Sunday, January 28, 1900.
From my station on Observation Hill I could see a new Boer laager drawn up, about six miles away, at the far end of the Long Valley. Otherwise all remains quiet and unmoved. Three or four distant guns were heard in the afternoon, but that was all.
On the whole the spirit of the garrison was much more cheerful. We began to talk again of possible relief within a week. The heliograph brought a message of thanks from Lord Roberts for our "heroic, splendid defence." Every one felt proud and happy. The words were worth a fresh brigade.
In the morning a consultation was held on the condition of the cavalry horses. At first it was determined to kill three hundred, so as to save food for the rest, but afterwards the orders were to turn them out on the flat beyond the racecourse, and let them survive if they could.

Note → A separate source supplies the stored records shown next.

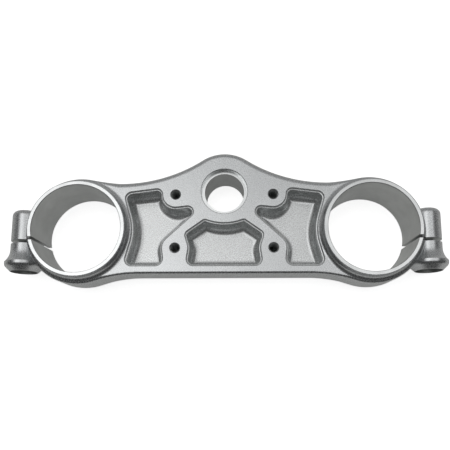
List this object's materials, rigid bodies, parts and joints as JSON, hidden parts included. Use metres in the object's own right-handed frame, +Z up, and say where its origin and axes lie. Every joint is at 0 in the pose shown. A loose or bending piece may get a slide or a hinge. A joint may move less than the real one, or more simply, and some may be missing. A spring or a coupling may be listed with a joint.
{
  "type": "triple clamp",
  "caption": "Upper fork clamp of a motorcycle: a pocketed plate with a split ring for each fork tube, a central stem bore and four tapped holes",
  "frame": {"origin": "on the axis of the stem bore, in the plane of the ring bottoms", "axes": "+Z up along the stem and fork bores, +Y from the fork axes to the stem, to the rider's side, +X to one fork ring"},
  "size_m": [0.27, 0.0817, 0.03],
  "materials": {
    "body": "fine bead-blasted surface, with turned bores and rims"
  },
  "bodies": {
    "root": {"triple_clamp": "body"}
  },
  "joints": []
}
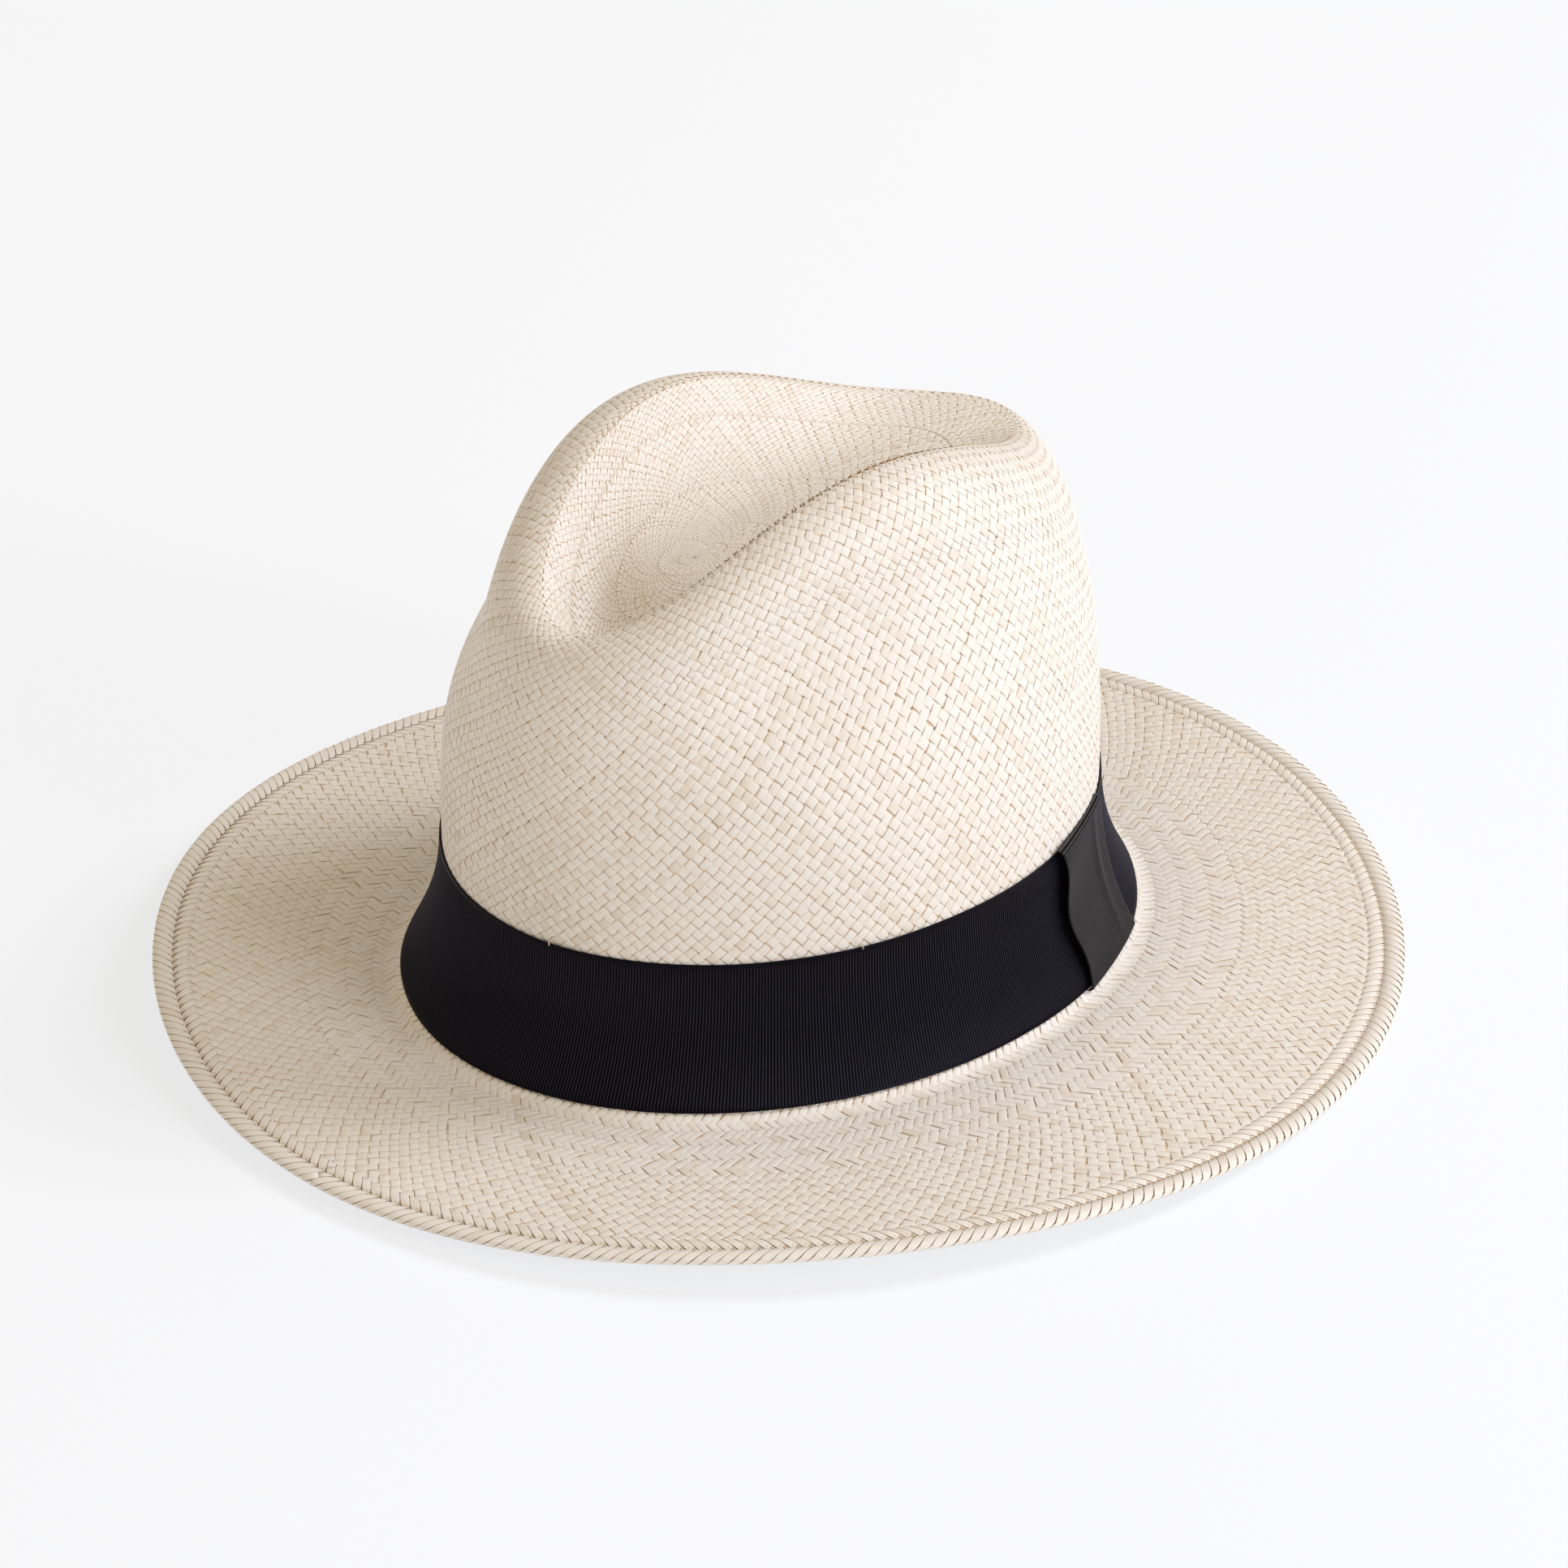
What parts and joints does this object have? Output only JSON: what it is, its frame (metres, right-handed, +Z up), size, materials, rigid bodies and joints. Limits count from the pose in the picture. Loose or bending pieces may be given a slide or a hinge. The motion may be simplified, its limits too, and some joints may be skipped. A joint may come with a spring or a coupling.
{
  "type": "panama hat",
  "caption": "Woven straw hat with a centre dent and front pinch, a wide brim with a braided border, a dark grosgrain ribbon with a seam tab, and an inner sweatband.",
  "frame": {"origin": "the middle of the head opening, level with the line where the crown turns into the brim", "axes": "+X is the wearer's left, where the seam tab is; the front of the hat faces -Y; +Z is up out of the crown"},
  "size_m": [0.326, 0.3413, 0.1481],
  "materials": {
    "straw": "plaited toquilla straw, cream with tan strands, satin",
    "navy_grosgrain": "ribbed grosgrain ribbon, navy black, low sheen",
    "black_grosgrain": "ribbed grosgrain ribbon, neutral black",
    "straw_thread": "twisted sewing thread, straw coloured",
    "sweatband_leather": "thin tan leather, matte",
    "reed": "leather-covered reed"
  },
  "bodies": {
    "root": {"straw_body": "straw", "ribbon": "navy_grosgrain", "seam_tab": "black_grosgrain", "ribbon_tacks": "straw_thread", "sweatband": "sweatband_leather", "sweatband_reed": "reed", "sweatband_stitches": "straw_thread", "sweatband_bow": "black_grosgrain"}
  },
  "joints": []
}
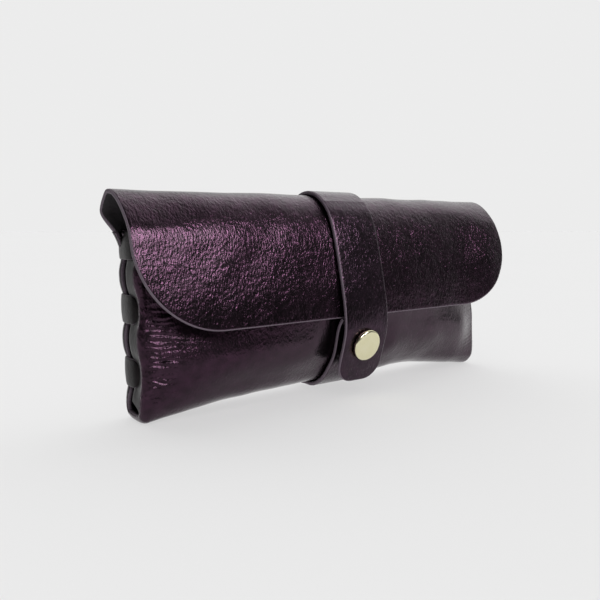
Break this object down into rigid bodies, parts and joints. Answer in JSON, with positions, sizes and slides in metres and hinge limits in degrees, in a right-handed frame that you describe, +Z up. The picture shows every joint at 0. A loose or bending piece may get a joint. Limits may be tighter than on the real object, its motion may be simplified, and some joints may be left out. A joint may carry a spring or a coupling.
{
  "type": "glasses case",
  "caption": "Soft leather pouch glasses case with a rolled top, a rounded front flap, laced ends and a wrap-around strap with a snap fastener.",
  "frame": {"origin": "middle of the strap's flat underside, on the plane that the case stands on", "axes": "+X along the case to the right as seen from the front, -Y towards the front with the flap and the snap, +Z up to the rolled top"},
  "size_m": [0.182, 0.0418, 0.0803],
  "materials": {
    "body_leather": "metallic aubergine foil leather, pebbled and crinkled grain, broad soft gloss",
    "strap_leather": "metallic aubergine foil leather, fine pebbled grain, grey-mauve raw cut edges",
    "lace_leather": "smooth dark metallic leather lace, soft gloss",
    "pale_gold": "polished pale champagne-gold plating",
    "snap_inner": "plain plated stamping"
  },
  "bodies": {
    "root": {"pouch_body": "body_leather", "flap_roll": "body_leather", "left_lace": "lace_leather", "right_lace": "lace_leather", "strap_back": "strap_leather", "strap_bend": "strap_leather", "snap_stud": "snap_inner", "snap_post": "snap_inner", "rivet_cap": "pale_gold", "rivet_post": "snap_inner"},
    "flap": {"flap": "body_leather"},
    "strap_front": {"strap_front": "strap_leather", "snap_cap": "pale_gold", "snap_socket": "snap_inner"}
  },
  "joints": [
    {"name": "flap_hinge", "type": "hinge", "parent": "root", "child": "flap", "pos_m": [0, 0.003, 0.0743], "axis": [-1, 0, 0], "range_deg": [0, 150], "deforming": ["flap_roll", "strap_bend"]},
    {"name": "strap_hinge", "type": "hinge", "parent": "flap", "child": "strap_front", "pos_m": [0, -0.0149, 0.0711], "axis": [-1, 0, 0], "range_deg": [0, 100]}
  ]
}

The artillery horses must be fed as long as possible. The unfortunate walers of the 19th Hussars will probably be among the first to go. Coming straight from India, they were put to terribly hard work on landing, and have never recovered. Walers cannot do on grass which keeps local horses and even Arabs fat enough. What the average horse is chiefly suffering from now is a kind of influenza, accompanied by a frightful cough. My own talking horse kept trying to lie down to-day, and said he felt languid and queer. When he endeavoured to trot or canter a cough took him fit to break his mother's heart.